With unquestionable lamentation, how does one explain the self-induced punishment being facilitated by the President of the banana republic, oh, sorry! Federal republic? Why would a leader his people have envisioned and had reposed their trust squander an existential legacy for harsh posterity? Isn’t it criminal behavior for a leader to deliberately or indeliberately engineer the suffering of his people at the twilight of his administration? What are President Muhammadu Buhari’s motives for seemingly playing political hanky panky, i.e., questionable and underhanded activities to thwart his own legacy? These are pertinent questions that require answers. But with Nigeria’s repetitious history, Nigerians may not get answers to these not-too-tenuous questions.
Ruefully, I wrote an Op-ed in The Guardian Newspaper on 28 April 2015, titled: The “Mandate of the plebeians.” In the article, I warned the then President-elect Muhammadu Buhari to guide jealously the Mandate reposed to him by the impoverished and dehumanized Nigerian voters. I advised Buhari patriotically on how to rewrite ugly Nigerian history. We, the then Buharists, made real and imagined political enemies from our frenemies–friends and the friends of friends of our friends. Some Nigerians even made enemies of themselves because of their moral zeal and motivation to see a new Nigeria. Unfortunately, the rebirth and renunciation of the doctrine called buharism are coincidental at the twilight of Buhari’s administration, which is now ebbing into the dustbin of Nigerian history.
With posterity and our good intention for a raped nation–Nigeria, we mobilized ourselves for the success of the candidate Muhammadu Buhari. We believed Buhari was the only candidate with excellent and moral antecedents to reorder the lost glory of Nigeria. But, admittedly, and with an unreserved apology, we were historically wrong. A nation beset with corrupt begotten leadership and lost identity followership seemed to be destined for more years ahead to replay its poor lyrics and generic sins in the polity.

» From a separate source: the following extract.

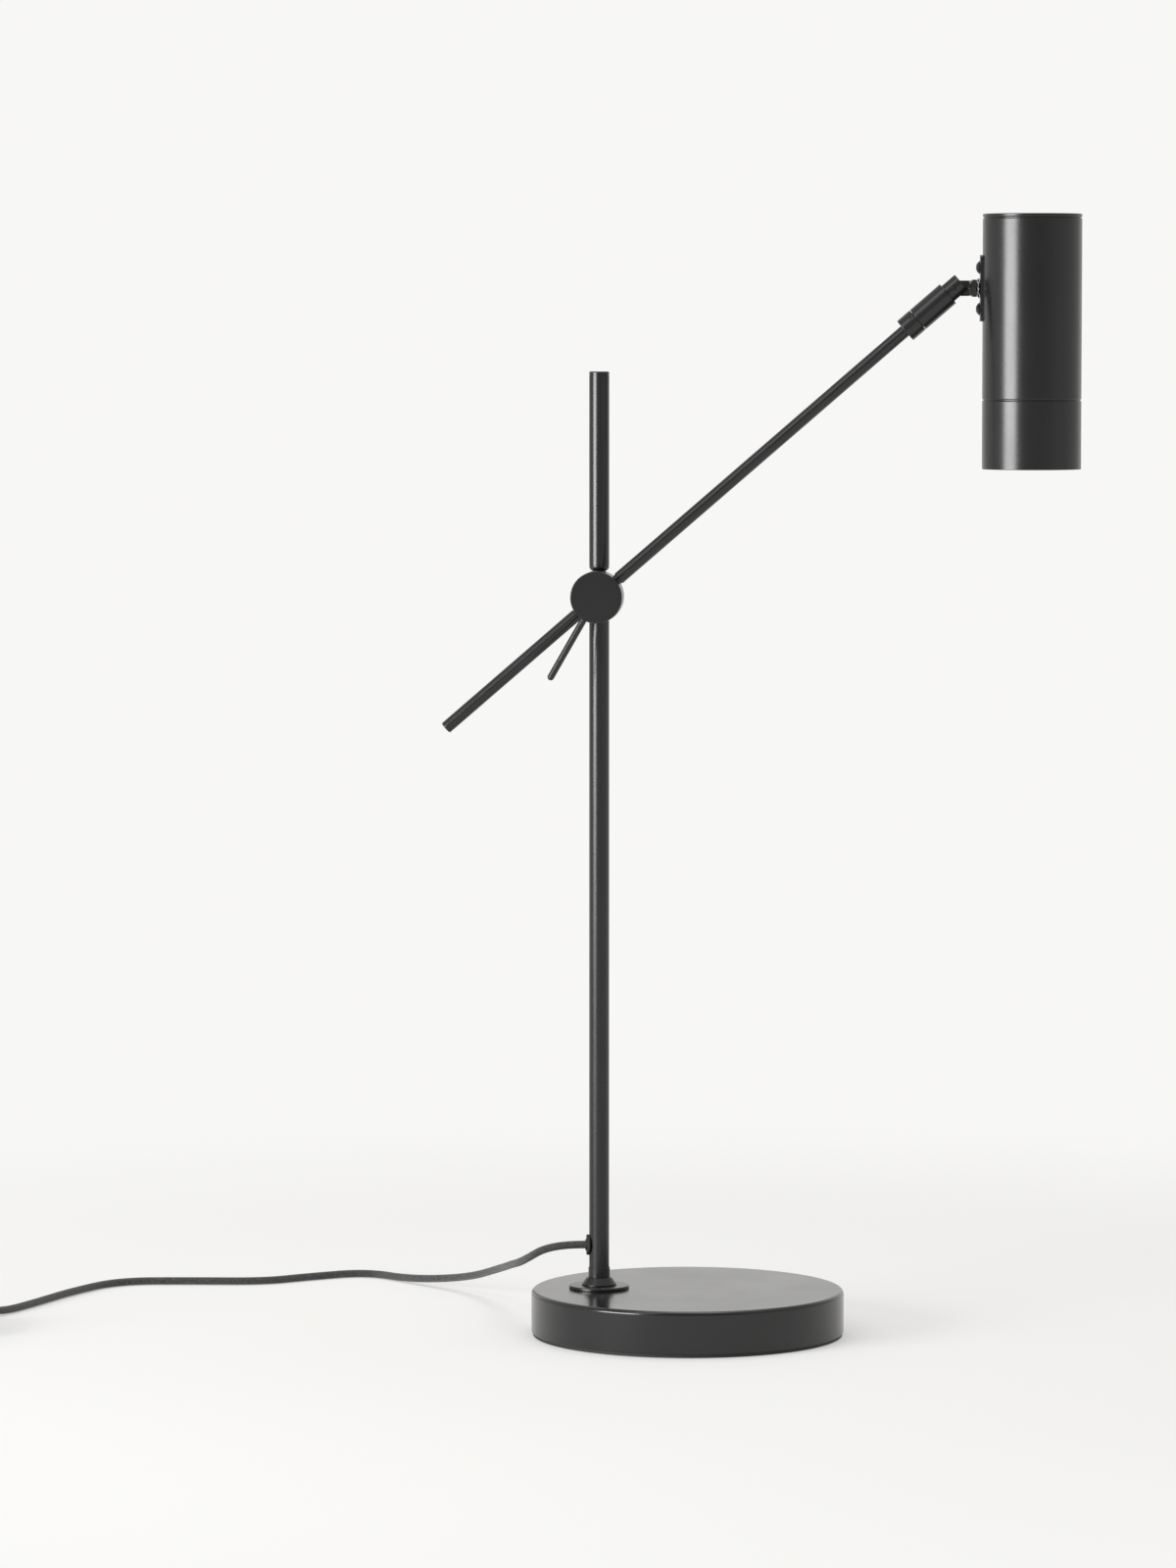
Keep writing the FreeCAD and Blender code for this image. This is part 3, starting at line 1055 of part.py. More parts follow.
def switch_shells():
    """Two shell halves that meet at the cord's height, and the screws that hold them from below."""
    centre = V(SWITCH_X, SWITCH_NEAR_Y - SWITCH_LENGTH / 2, 0)
    outer = rounded_block(SWITCH_WIDTH, SWITCH_LENGTH, SWITCH_HEIGHT, SWITCH_END_ROUND)
    flat = [e for e in outer.Edges if abs(e.BoundBox.ZMax - e.BoundBox.ZMin) < 1e-6]
    outer = outer.makeFillet(SWITCH_EDGE_ROUND, flat)
    inner = rounded_block(
        SWITCH_WIDTH - 2 * SWITCH_WALL,
        SWITCH_LENGTH - 2 * SWITCH_WALL,
        SWITCH_HEIGHT - 2 * SWITCH_WALL,
        SWITCH_END_ROUND - SWITCH_WALL,
    ).translated(V(0, 0, SWITCH_WALL))
    shell = outer.cut(inner)
    for place in screw_places():
        shell = shell.fuse(cylinder(SWITCH_POST_DIAMETER, 0, SWITCH_HEIGHT - SWITCH_WALL, place))
    shell = shell.removeSplitter()
    for place in screw_places():
        shell = shell.cut(switch_screw(place))
    window_length, window_width = ROCKER_LENGTH + 2 * ROCKER_GAP, ROCKER_WIDTH + 2 * ROCKER_GAP
    window = Part.makeBox(
        window_width,
        window_length,
        SWITCH_HEIGHT,
        V(-window_width / 2, -window_length / 2, SWITCH_HEIGHT - SWITCH_WALL),
    )
    corner = V(-SWITCH_WIDTH / 2, -SWITCH_LENGTH / 2, 0)
    half = Part.makeBox(SWITCH_WIDTH, SWITCH_LENGTH, SWITCH_HEIGHT, corner)
    lower = shell.common(half.translated(V(0, 0, SWITCH_AXIS_Z - SWITCH_HEIGHT)))
    upper = shell.common(half.translated(V(0, 0, SWITCH_AXIS_Z))).cut(window)
    cheek_top = SWITCH_HEIGHT - SWITCH_WALL
    axle_height = SWITCH_HEIGHT - ROCKER_AXLE_DROP - ROCKER_DEPTH / 2
    for side in (-1, 1):
        inner_face = side * (ROCKER_WIDTH / 2 + ROCKER_GAP)
        low_x = min(inner_face, inner_face + side * 2)
        cheek = Part.makeBox(2, 5, cheek_top - SWITCH_AXIS_Z, V(low_x, -2.5, SWITCH_AXIS_Z))
        upper = upper.fuse(cheek)
    axle_hole = ROCKER_AXLE_DIAMETER + 2 * RUNNING
    upper = upper.cut(bar(axle_hole, V(-ROCKER_WIDTH, 0, axle_height), V(ROCKER_WIDTH, 0, axle_height)))
    return lower.translated(centre), upper.removeSplitter().translated(centre)


def screw_places():
    return [V(0, side * SWITCH_SCREW_PITCH / 2, 0) for side in (-1, 1)]


def switch_screw(place):
    length = SWITCH_HEIGHT - 2 * SWITCH_WALL
    screw = cylinder(SWITCH_SCREW_DIAMETER, 1.0, length, place)
    return screw.fuse(cylinder(SWITCH_SCREW_HEAD, 0.4, SWITCH_WALL, place)).removeSplitter()


def rocker():
    """A rocker with two sloping faces on an axle across the switch, shown pressed at its -Y end."""
    top = SWITCH_HEIGHT + ROCKER_PROUD
    axle_height = SWITCH_HEIGHT - ROCKER_AXLE_DROP - ROCKER_DEPTH / 2
    half = ROCKER_LENGTH / 2
    low = top - half * math.tan(math.radians(ROCKER_TILT))
    bottom = axle_height - 2.0
    outline = [
        V(0, ROCKER_END_TAPER - half, low),
        V(0, 0, top),
        V(0, half - ROCKER_END_TAPER, low),
        V(0, half, low - 2.4),
        V(0, 3, bottom),
        V(0, -3, bottom),
        V(0, -half, low - 2.4),
    ]
    body = Part.Face(Part.makePolygon(outline + outline[:1])).extrude(V(ROCKER_WIDTH, 0, 0))
    body = body.translated(V(-ROCKER_WIDTH / 2, 0, 0))
    reach = ROCKER_WIDTH / 2 + ROCKER_GAP + 1.6
    body = body.fuse(bar(ROCKER_AXLE_DIAMETER, V(-reach, 0, axle_height), V(reach, 0, axle_height)))
    body = body.removeSplitter()
    body.rotate(V(0, 0, axle_height), V(1, 0, 0), ROCKER_TILT)
    return body.translated(V(SWITCH_X, SWITCH_NEAR_Y - SWITCH_LENGTH / 2, 0))


def plug_relief():
    """The ribbed, tapered sleeve of the plug along +Z from the cord's end, with its root in the body."""
    pitch = PLUG_RELIEF_LENGTH / PLUG_RELIEF_RIBS

    def radius(z):
        share = z / PLUG_RELIEF_LENGTH
        return (PLUG_RELIEF_TIP + (PLUG_RELIEF_ROOT - PLUG_RELIEF_TIP) * share) / 2

    outline = [(0, 0)]
    for k in range(PLUG_RELIEF_RIBS):
        start = k * pitch
        rib_end, groove_end = start + pitch - PLUG_RELIEF_GROOVE, start + pitch
        outline += [
            (radius(start), start),
            (radius(rib_end), rib_end),
            (radius(rib_end) - PLUG_RELIEF_GROOVE_DEPTH, rib_end),
            (radius(groove_end) - PLUG_RELIEF_GROOVE_DEPTH, groove_end),
        ]
    root_r, root_end = PLUG_RELIEF_ROOT / 2, PLUG_RELIEF_LENGTH + PLUG_RELIEF_SEAT
    outline += [(root_r, PLUG_RELIEF_LENGTH), (root_r, root_end), (0, root_end)]
    return turned(outline)


def plug():
    """A flat two-pin plug moulded in one with its relief: a body that narrows to the cord, and two
    round pins."""
    half, neck_half = PLUG_WIDTH / 2, PLUG_NECK_WIDTH / 2
    shoulder = PLUG_LENGTH - PLUG_SHOULDER
    outline = [
        V(-neck_half, 0, 0),
        V(-half, shoulder, 0),
        V(-half, PLUG_LENGTH, 0),
        V(half, PLUG_LENGTH, 0),
        V(half, shoulder, 0),
        V(neck_half, 0, 0),
    ]
    body = Part.Face(Part.makePolygon(outline + outline[:1])).extrude(V(0, 0, PLUG_THICKNESS))
    body = body.makeFillet(PLUG_EDGE_ROUND, body.Edges)
    middle = PLUG_THICKNESS / 2
    relief = facing(plug_relief(), V(0, -PLUG_RELIEF_LENGTH, middle), V(0, 1, 0))
    body = body.fuse(relief).removeSplitter()
    pins = [
        bar(
            PLUG_PIN_DIAMETER,
            V(side * PLUG_PIN_PITCH / 2, PLUG_LENGTH - PLUG_PIN_SEAT, middle),
            V(side * PLUG_PIN_PITCH / 2, PLUG_LENGTH + PLUG_PIN_LENGTH, middle),
        )
        for side in (-1, 1)
    ]
    place = V(PLUG_X, PLUG_NEAR_Y + PLUG_RELIEF_LENGTH, 0)
    pins = Part.makeCompound(pins)
    return body.cut(pins).translated(place), pins.translated(place)


def cord():
    lower, upper = switch_shells()
    centre = V(SWITCH_X, SWITCH_NEAR_Y - SWITCH_LENGTH / 2, 0)
    screws = Part.makeCompound([switch_screw(centre + place) for place in screw_places()])
    plug_body, plug_pins = plug()
    return {
        "cord_lead": routed("cord_lead", LEAD_ROUTE, CORD_DIAMETER),
        "switch_lower_shell": lower,
        "switch_upper_shell": upper,
        "switch_screws": screws,
        "switch_rocker": rocker(),
        "cord_link": routed("cord_link", LINK_ROUTE, CORD_DIAMETER),
        "cord_coil": coil(),
        "cord_end": routed("cord_end", END_ROUTE, CORD_DIAMETER),
        "plug_body": plug_body,
        "plug_pins": plug_pins,
    }


def main():
    nodes = {"cable_grommet": grommet()}
    for group in (foot, post, hub, lock, arm, swivel, head, wires, cord):
        nodes.update(group())
    os.makedirs("parts", exist_ok=True)
    for name, shape in nodes.items():
        shape.exportStep(f"parts/{name}.step")
    print(f"{len(nodes)} nodes")


main()
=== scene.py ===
import json
import math

import bpy
from mathutils import Matrix, Vector


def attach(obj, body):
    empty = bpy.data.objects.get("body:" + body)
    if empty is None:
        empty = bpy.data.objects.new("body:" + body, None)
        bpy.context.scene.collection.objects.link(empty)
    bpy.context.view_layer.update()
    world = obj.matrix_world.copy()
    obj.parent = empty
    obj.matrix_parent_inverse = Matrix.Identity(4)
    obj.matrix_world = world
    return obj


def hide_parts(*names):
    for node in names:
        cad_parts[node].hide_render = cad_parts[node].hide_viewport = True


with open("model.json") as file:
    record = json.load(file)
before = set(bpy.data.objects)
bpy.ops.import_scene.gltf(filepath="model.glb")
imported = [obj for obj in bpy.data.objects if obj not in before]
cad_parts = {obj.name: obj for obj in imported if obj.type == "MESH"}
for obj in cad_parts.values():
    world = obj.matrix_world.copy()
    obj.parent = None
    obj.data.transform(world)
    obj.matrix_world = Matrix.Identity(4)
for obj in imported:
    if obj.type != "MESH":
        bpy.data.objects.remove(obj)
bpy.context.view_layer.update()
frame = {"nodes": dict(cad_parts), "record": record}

# A matte black desk lamp on a white table: a round foot, a post, an arm on a clamped hub, a spot
# head on a knuckle, and a braided cord. Sizes are in millimetres and become metres by MM.
# R is a radius, X, Y and Z are places, and an angle is in degrees.
MM = 0.001

# ---- Sizes ----
FOOT_R = 96
FOOT_TOP = 28
COVER_WALL = 1.5
COVER_TOP_ROUND = 2.5
COVER_HEM_ROUND = 0.6
PAD_TOP = 2
PAD_R = 95.1
PAD_INNER_TOP = 5.3
PAD_GAP = 0.3
FLANGE_R = 18.5
FLANGE_TOP = 30
STUD_R = 4
CONE_LOWER_R = 10.7
CONE_UPPER_R = 8
CONE_LAND_TOP = 31
CONE_TOP = 34.8
CONE_SLOPE = 55
SOCKET_R = 6.6
SOCKET_TOP = 41
FOOT_SCREW_HEIGHT = 36.5
FOOT_SCREW_R = 1.5
FOOT_SCREW_KEY = 0.75

POST_X = -54.5
POST_R = 6.15
POST_BORE = 4.95
POST_TOP = 591
CAP_LIP = 2.4
CAP_ROUND = 0.8
SPIGOT_LENGTH = 9
SEAM_WIDTH = 0.3
SEAM_DEPTH = 0.25
CORD_EXIT_HEIGHT = 54.7
CORD_EXIT_R = 4.2
GROMMET_FACE_X = -62.95
GROMMET_LENGTH = 12.6
GROMMET_WIDTH = 11.2
GROMMET_RING_R = 3.7

HUB_HEIGHT = 454.2
HUB_R = 15.8
HUB_WALL = 3
POST_HUB_R = 14.7
KNOB_FRONT_Y = -29.3
KNOB_REAR_Y = -21.3
KNOB_CHAMFER = 0.6
ARM_HUB_FRONT_Y = -21
ARM_HUB_REAR_Y = -8.6
FRICTION_FRONT_Y = -8.3
FRICTION_RADII = (12.4, 14.4)
POST_HUB_FRONT_Y = -7.5
POST_HUB_REAR_Y = 7.5
BOLT_R = 4
BOLT_THREAD_R = 3
REAR_CAP_R = 11.7
REAR_CAP_THICK = 2
REAR_DOME_R = 6.5
REAR_DOME_HEIGHT = 3.2
POST_NECK_R = 4
POST_NECK_LENGTH = 0.6
POST_PLUG_ROUND = 3
LEVER_Y = -25.3
LEVER_ANGLE = 240.2
LEVER_R = 2.1
LEVER_STEM_R = 1.5
LEVER_REACH = 58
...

Buhari’s sociopolitical, religious, and ethnic adversaries seemed to have seen what we did not see at the time-the impending failure of a leader who would eventually refuse to make history and leave a good legacy usually bequeathed to a visionary leader. We thought Buhari had the moral and political wherewithal to reorder our nation’s wealth. Still, ruefully, the man we dearly loved has put us in a patriotic embarrassment. President Buhari has had numerous opportunities in his tumultuous eight years in government to rewrite the history of Nigeria in more positive ways and build collective confidence in responsible Nigerians. Still, Buhari has repeatedly jettisoned the beauty inherent in history-making.